Decision Activity: Christofel and John Vought
Hunterdon County, 1776
Everyone living in New Jersey in 1776 was faced with the difficult decision of remaining quiet, supporting the movement toward independence being debated in the Continental Congress, or remaining loyal to the King of England and Britain. Families, communities, and the population in New Jersey was divided. People were divided because of their location with many Loyalists living near the Hudson River and New York City where the British assembled a large military and naval force and Patriots living near the Delaware River and Philadelphia where the Continental Congress was meeting.
The battle for independence was also a civil war. Revolutionaries made life exceedingly hard for many with sympathies for the British cause, seizing their property, accusing neighbors of sedition and having them arrested and placed in local jails, boycotting their businesses, and tarring and feathering them. If you were the victim of any of these abuses, you had to consider moving to British-held New York, to the Canadian provinces or to England.
In Hunterdon County, near the village of Clinton and Lebanon, the family of John Vought sided with the British. They were Loyalists living among neighbors who supported the Patriot or the American cause for independence. As a result, they faced difficult decisions.
The Voughts came to America after the French and Indian War from the Palatinate are of the Holy Roman Empire (Germany). This productive agricultural and mining region was frequently invaded and people of the Protestant faith migrated to America in the 18th century. Many moved to New Jersey and Pennsylvania. They likely traveled on the Rhine River to Amsterdam and then on a clipper ship to New York or Philadelphia.
Christofel Vought built a home in 1759, during the French and Indian War on a 258-acre farm. He built a reputation in his community as a market for food supplies. Sometime in the 1770s he transferred ownership of the home to his son, John. On June 24, 1776, John Vought was part of a group of approximately twenty-five loyalists who attacked the home and tavern of Captain Thomas Jones. The tavern was also a recruiting station for the Hunterdon County Militia. John Vought and the other Loyalists beat Jones and “plundered and robbed the house.”
The raid on the Jones property drew a swift reaction from the Provincial Congress of New Jersey and the adopted the following resolution two days later. The minutes of their June 26, 1776 session state:
“Whereas it appears, from authentick [sic] information, that certain disaffected persons, in the County of Hunterdon, have confederated for the purpose of opposing the measures of the Continental and Provincial Congresses, and have even proceeded to acts of open and daring violence; have plundered and robbed the house of Captain Jones; have beaten, wounded, and otherwis [sic] abused the friends of freedom in said County, and now publickly [sic] declare, that they will take up arms and engage in behalf of the King of Great Britain, the avowed and implacable enemy of the United Colonies.
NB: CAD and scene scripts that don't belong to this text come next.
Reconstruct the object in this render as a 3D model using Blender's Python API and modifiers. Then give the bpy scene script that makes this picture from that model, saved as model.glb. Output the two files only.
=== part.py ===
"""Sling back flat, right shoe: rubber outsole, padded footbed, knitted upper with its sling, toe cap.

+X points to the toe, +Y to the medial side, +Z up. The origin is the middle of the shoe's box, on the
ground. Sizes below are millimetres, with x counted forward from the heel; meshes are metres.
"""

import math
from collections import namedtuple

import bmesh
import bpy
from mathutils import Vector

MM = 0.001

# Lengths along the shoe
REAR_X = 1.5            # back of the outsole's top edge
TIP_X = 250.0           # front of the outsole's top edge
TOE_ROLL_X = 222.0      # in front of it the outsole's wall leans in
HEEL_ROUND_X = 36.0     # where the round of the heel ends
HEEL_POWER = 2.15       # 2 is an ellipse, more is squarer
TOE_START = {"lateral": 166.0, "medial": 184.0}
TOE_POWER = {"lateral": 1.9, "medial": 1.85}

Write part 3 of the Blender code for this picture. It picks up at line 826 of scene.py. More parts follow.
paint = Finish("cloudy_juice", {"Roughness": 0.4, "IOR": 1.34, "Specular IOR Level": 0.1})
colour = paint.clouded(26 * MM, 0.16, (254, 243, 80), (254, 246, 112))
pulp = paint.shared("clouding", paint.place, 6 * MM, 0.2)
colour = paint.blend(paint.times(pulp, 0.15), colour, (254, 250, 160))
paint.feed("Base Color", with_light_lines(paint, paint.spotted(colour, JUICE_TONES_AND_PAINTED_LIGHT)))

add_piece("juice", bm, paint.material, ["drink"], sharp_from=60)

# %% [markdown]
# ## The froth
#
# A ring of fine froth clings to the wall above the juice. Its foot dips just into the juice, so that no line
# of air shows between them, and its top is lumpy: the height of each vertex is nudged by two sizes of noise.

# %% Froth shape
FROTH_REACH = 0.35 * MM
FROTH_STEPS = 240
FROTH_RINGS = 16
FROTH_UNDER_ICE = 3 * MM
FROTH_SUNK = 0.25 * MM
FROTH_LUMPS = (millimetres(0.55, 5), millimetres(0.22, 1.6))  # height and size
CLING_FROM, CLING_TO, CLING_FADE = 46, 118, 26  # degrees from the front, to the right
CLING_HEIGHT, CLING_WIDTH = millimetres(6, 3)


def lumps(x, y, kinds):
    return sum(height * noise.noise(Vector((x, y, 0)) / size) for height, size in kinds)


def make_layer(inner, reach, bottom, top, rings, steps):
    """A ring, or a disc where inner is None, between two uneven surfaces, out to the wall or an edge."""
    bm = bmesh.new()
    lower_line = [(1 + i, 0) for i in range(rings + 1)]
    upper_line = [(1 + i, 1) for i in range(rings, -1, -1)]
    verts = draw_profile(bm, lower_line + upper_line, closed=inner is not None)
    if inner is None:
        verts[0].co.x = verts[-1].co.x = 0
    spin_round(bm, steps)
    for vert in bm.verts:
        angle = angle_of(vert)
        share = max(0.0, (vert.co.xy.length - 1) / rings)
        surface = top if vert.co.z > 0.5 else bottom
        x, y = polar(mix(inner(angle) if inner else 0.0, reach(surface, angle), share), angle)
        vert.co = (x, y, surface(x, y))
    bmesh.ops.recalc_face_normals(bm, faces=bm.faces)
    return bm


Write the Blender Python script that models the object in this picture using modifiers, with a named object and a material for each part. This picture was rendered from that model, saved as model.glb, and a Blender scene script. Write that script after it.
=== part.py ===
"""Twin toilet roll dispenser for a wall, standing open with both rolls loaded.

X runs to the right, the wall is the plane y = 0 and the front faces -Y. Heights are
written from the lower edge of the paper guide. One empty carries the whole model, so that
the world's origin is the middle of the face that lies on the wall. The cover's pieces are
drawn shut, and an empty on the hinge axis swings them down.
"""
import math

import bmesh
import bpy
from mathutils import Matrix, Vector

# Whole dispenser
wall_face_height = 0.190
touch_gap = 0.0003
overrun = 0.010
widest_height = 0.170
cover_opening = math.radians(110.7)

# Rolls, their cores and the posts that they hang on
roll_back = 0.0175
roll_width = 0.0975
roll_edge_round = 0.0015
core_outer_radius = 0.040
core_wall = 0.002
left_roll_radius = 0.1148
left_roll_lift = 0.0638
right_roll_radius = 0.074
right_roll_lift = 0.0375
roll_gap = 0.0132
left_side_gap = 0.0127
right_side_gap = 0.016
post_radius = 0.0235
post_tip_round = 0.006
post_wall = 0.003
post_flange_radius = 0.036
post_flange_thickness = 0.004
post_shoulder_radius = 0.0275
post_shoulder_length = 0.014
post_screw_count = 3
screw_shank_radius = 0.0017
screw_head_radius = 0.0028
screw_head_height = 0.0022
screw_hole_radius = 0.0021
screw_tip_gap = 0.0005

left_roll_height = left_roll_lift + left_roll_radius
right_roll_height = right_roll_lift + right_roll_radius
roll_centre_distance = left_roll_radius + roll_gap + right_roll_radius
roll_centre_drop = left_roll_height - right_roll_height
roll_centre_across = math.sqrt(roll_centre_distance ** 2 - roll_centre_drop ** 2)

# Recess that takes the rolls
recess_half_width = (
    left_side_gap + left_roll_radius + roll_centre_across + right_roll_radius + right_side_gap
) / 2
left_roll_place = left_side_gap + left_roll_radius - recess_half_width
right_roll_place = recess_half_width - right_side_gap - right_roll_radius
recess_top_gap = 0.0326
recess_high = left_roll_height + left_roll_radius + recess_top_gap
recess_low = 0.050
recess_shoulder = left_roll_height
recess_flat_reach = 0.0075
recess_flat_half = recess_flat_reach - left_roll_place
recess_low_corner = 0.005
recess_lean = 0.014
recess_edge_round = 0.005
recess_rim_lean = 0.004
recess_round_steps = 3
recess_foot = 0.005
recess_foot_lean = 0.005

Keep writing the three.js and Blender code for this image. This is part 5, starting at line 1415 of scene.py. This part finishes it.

In order to put an effectual stop to a combination so hostile and dangerous,
“It is resolved unanimously, That Lieutenant-Colonel Ten Eick, and Major Berry, take to their aid such a number of the militia, properly officered and armed, of the Counties of Hunterdon and Somerset, as they may think necessary, and proceed, without delay, to the said County of Hunterdon, in order to apprehend such insurgents and disaffected persons as this Congress shall direct.”
John Vought and his father, Christofel, spent five days in prison at the Hunterdon County Courthouse in Trenton.
During the winter of 1776-77 when the British occupied New York City and Philadelphia, John and Christopher Vought had to decide what they would do:
Should they go to New Brunswick, about 25 miles away, to enlist in the Loyalist troops known as the New Jersey Volunteers?
- Should they remain in their home and wait for the British to control New Jersey and Pennsylvania?
- Should they leave their home and start a new life in New York City, where they should be protected?
- Should they move to Canada and begin a new life?
- What would likely be the consequences of each decision for them and their family?